Y a-t-il un ingrédient secret dans les Feux de l'amour?

La recette de tous ces feuilletons, c'est d'arriver à faire rêver. Dans les Feux de l'amour, il y a les grandes familles, la vie dorée, un style de vie riche. Mais en même temps, ces familles sont confrontées à des problèmes que tout le monde pourrait connaître. On est à la fois proches et lointains.

Le rythme de diffusion y est-il aussi pour quelque chose?

Cela se passe en quotidien, donc quand vous êtes accro, ça devient une vraie came. Vous organisez votre emploi du temps, votre vie s'organise autour de ça. C'est très populaire, mais n'importe qui peut tomber là-dedans. Il suffit d'être obligé de regarder une semaine ou deux pour devenir accro.

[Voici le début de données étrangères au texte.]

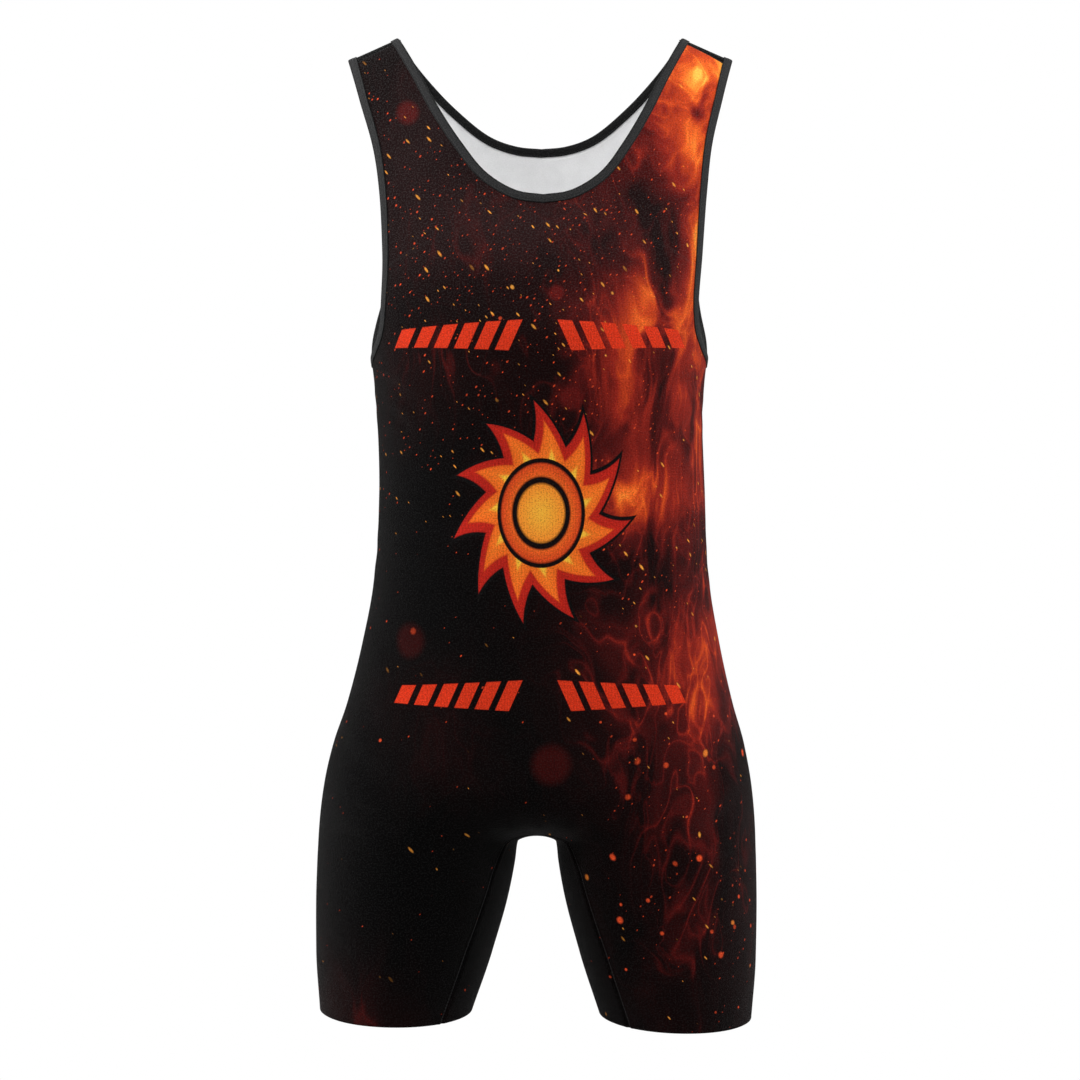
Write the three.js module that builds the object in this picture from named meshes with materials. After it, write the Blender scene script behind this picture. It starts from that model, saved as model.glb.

La clé, c'est l'identification aux personnages?

C'est comme un bon film, on trouve des personnages à aimer, et d'autres à haïr. C'est un système où on se projette, mais pas de façon naïve. On reste extérieur au personnage. On est à la fois dans lui et on est en même temps capable de se retirer immédiatement si on n'est pas d'accord avec lui.

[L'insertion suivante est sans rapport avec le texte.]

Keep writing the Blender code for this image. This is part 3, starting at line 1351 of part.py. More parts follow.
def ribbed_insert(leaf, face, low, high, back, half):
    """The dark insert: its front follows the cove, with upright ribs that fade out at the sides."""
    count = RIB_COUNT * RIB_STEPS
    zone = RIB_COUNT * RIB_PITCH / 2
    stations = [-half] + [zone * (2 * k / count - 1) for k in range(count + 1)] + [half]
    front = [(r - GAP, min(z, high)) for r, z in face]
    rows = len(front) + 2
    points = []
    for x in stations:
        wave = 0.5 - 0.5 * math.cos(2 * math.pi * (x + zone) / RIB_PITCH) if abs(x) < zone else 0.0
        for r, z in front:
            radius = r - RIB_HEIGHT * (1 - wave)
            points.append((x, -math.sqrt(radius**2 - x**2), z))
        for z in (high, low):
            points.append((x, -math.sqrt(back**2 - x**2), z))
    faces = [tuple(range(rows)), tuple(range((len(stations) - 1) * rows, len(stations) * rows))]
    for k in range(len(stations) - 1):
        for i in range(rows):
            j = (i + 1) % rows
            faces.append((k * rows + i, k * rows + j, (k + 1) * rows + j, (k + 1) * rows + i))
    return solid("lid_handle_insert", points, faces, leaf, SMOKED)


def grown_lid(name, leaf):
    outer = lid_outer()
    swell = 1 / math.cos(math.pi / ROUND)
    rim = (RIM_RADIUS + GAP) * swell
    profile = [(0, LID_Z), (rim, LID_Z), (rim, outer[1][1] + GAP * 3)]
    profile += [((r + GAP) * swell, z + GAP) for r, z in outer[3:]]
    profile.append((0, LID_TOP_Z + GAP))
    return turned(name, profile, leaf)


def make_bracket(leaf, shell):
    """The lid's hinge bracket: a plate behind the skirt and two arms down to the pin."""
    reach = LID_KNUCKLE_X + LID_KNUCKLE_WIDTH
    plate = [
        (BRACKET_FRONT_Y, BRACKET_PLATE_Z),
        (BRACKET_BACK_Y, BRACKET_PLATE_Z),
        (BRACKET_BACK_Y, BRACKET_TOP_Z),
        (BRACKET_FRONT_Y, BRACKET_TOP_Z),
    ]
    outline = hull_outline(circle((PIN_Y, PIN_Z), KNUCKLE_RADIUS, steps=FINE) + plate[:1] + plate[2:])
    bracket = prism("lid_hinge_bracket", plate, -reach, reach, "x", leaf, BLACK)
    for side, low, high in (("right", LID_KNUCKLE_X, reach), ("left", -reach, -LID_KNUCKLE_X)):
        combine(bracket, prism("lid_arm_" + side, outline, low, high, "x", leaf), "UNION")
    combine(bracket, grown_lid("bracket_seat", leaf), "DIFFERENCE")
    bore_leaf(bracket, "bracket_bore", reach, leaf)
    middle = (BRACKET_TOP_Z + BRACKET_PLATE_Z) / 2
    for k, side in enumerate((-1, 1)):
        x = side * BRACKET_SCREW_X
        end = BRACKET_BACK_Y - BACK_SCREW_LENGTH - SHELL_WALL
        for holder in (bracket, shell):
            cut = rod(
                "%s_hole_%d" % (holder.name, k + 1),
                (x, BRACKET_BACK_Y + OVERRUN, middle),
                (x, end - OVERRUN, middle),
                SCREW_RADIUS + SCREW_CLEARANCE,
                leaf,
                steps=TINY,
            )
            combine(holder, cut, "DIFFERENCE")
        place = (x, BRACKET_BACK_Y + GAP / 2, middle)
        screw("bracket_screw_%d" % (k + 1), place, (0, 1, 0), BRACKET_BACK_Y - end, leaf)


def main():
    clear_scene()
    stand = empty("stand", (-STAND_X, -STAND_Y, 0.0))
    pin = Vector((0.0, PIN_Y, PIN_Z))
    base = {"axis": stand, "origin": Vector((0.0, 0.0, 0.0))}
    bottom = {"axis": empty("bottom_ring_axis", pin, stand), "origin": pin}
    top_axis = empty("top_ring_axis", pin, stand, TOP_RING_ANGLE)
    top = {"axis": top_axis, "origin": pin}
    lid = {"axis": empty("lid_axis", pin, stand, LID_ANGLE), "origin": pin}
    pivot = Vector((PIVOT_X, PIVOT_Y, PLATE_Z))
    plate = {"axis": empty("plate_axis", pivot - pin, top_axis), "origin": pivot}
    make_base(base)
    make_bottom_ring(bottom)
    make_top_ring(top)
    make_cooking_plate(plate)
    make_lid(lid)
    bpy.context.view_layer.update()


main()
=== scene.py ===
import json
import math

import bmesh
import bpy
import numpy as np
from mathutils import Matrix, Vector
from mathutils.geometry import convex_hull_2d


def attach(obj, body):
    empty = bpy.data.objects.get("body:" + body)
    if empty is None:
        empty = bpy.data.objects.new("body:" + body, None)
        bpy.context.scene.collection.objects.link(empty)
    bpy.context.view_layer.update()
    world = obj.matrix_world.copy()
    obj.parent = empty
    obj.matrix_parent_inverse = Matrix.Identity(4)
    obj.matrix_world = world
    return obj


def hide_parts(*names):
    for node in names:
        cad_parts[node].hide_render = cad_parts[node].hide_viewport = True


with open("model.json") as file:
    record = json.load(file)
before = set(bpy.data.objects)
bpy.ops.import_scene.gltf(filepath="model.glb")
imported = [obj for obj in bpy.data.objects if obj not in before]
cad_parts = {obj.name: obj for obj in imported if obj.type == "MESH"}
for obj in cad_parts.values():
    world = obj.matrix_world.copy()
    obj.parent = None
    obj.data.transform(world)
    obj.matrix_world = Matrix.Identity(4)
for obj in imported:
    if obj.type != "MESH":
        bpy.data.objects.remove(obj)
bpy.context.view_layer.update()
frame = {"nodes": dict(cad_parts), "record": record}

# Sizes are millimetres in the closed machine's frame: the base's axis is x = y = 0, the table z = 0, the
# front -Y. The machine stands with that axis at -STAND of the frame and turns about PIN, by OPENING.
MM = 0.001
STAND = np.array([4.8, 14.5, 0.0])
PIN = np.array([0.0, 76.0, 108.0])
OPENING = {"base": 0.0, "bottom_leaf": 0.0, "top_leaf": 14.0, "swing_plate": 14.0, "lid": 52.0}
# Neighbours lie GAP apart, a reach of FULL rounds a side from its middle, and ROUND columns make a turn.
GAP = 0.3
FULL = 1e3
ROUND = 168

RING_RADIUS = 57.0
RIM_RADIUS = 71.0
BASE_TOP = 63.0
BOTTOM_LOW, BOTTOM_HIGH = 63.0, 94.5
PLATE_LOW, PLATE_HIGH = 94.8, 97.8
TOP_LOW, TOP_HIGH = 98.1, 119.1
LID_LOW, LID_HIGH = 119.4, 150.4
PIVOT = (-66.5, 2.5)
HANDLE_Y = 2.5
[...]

L'histoire et ses multiples rebondissements a-t-elle une importance?

On s'attache aux émotions. Dès l'instant que les émotions sont "vraies", dès l'instant que les émotions sont justes, on est prêt à accepter presque n'importe quoi. Dès l'instant où c'est juste en ce sens que ça pourrait être vécu, même si le langage n'est pas le même, même si c'est un décor, un autre milieu, même si ce n'est pas très bien écrit, ça fonctionne.

L'intrigue avance doucement, mais ce n'est pas grave. L'intrigue c'est la tige de la brochette. Ce qui compte, c'est les petits morceaux de viande, toutes ces scènes qui sont extrêmement banales. Même dans des situations extrêmes, on arrive à se projeter. Il y a des situations limites, mais auxquelles on a tous été confrontés. Mais le carburant de base, ce sont des choses extrêmement banales. C'est ça le secret. Et c'est pour ça que ça n'avance pas, et c'est pour ça que ça dure quarante ans!

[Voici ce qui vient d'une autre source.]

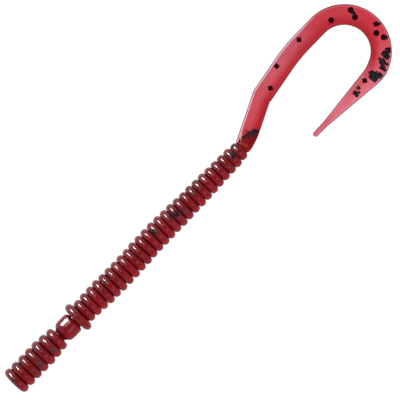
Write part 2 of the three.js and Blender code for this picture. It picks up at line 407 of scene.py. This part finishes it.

Pourquoi ça marche en France?

Ca s'adapte aux évolutions de la société. Ce n'est pas seulement de la psychologie et de la vie quotidienne. En France on a plus de mal à le percevoir, parce que ça suit les grandes évolutions de la société américaine. Si une année, on va parler beaucoup de l'avortement, vous pourrez être sûr qu'il y aura dix avortements dans la série.

Cet univers doré, les gens riches, américains, fait que ça fonctionne d'autant mieux. C'est un mélange de proximité et de distance.

Quelle différence avec Plus belle la vie?

Plus belle la vie, c'est très français, ça se passe à Marseille, mais les fans disent "c'est trop proche, j'ai l'impression que c'est mon voisin". La distance, c'est ce qui permet de se projeter sans s'en rendre compte. Ca fonctionne mieux sur le plan inconscient.

C'est comme la tragédie grecque. Ou Racine, ou Corneille. Il y a des rois, des princes. Et comme c'est très lointain, on ne se rend pas compte qu'on se laisse aller complètement. On n'est pas en train de juger.

Les feuilletons dorés touchent plus les gens qui veulent s'évader, il y a un aspect dépaysement qu'on ne trouve pas dans les séries réalistes comme le feuilleton anglais Eastenders et Plus belle la vie. Mais le secret, c'est quand même la quotidienneté et la proximité.